Sun Jun 10 12:19:34 CDT 2012

On 6/8/12 11:18 PM, Erich E. Hoover wrote:
> On Fri, Jun 8, 2012 at 8:17 AM, Jacek Caban<jacek at codeweavers.com>  wrote:
>> ...
>> I don't know any helper API for that. Writing decoder for HTML-encoded
>> characters sounds like a good solution.
> How does something like the attached sound?
>

A few comments:

You definitely don't need a new header file for just one funcition 
declaration. Even the implementation probably doesn't need a separated 
file (it's <200 lines of code that is unlikely to grow).

+#include "hhctrl.h"
+#include <mshtml.h>

Probably left from the previous patch?

+        spc = strchr(amp, ' ');
+        if(spc && spc < sem)
+            break; /* cannot have a space between the ampersand and the 
semicolon */

This should not be needed (see above).

+        /* Convert the characters prior to the HTML encoded character */
+        wlen = MultiByteToWideChar(CP_ACP, 0, h, len, NULL, 0);
+        MultiByteToWideChar(CP_ACP, 0, h, len, w, wlen);

One call should be enough.
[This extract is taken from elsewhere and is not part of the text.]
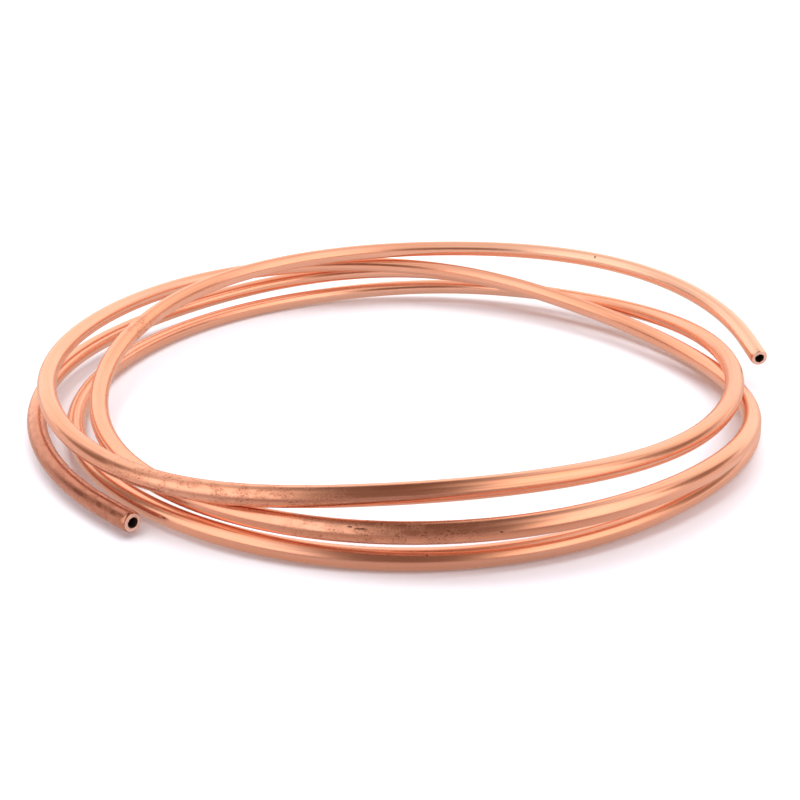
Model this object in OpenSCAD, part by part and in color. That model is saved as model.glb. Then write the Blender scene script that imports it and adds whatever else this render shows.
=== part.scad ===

You may just pass remaining space in the 
output buffer as its length.

+        if(amp[0] != '#')
+        {
+            
for(i=0;i<sizeof(html_encoded_symbols)/sizeof(html_encoded_symbols[0]);i++)
+            {
+                const char *encoded_symbol = 
html_encoded_symbols[i].html_code;
+
+                if(strncmp(encoded_symbol, amp, len) == 0)
+                {
+                    symbol = html_encoded_symbols[i].ascii_symbol;
+                    break;
+                }
+            }
+        }

Binary search sounds like a good choice here (although just FIXME 
comment would be fine for the patch).

+        {
+            int tmp;
+
+            sscanf(amp, "%d", &tmp);
+            symbol = tmp;
+        }

This will decode "&#123xxx;" as 123 instead of an invalid char. If you 
get it right, the earlier check for space won't be needed. strtol is 
probably better tool for this.

+            wlen = MultiByteToWideChar(CP_ACP, 0, &symbol, 1, NULL, 0);
+            MultiByteToWideChar(CP_ACP, 0, &symbol, 1, w, wlen);

Same here, two calls are not needed.

Cheers,
Jacek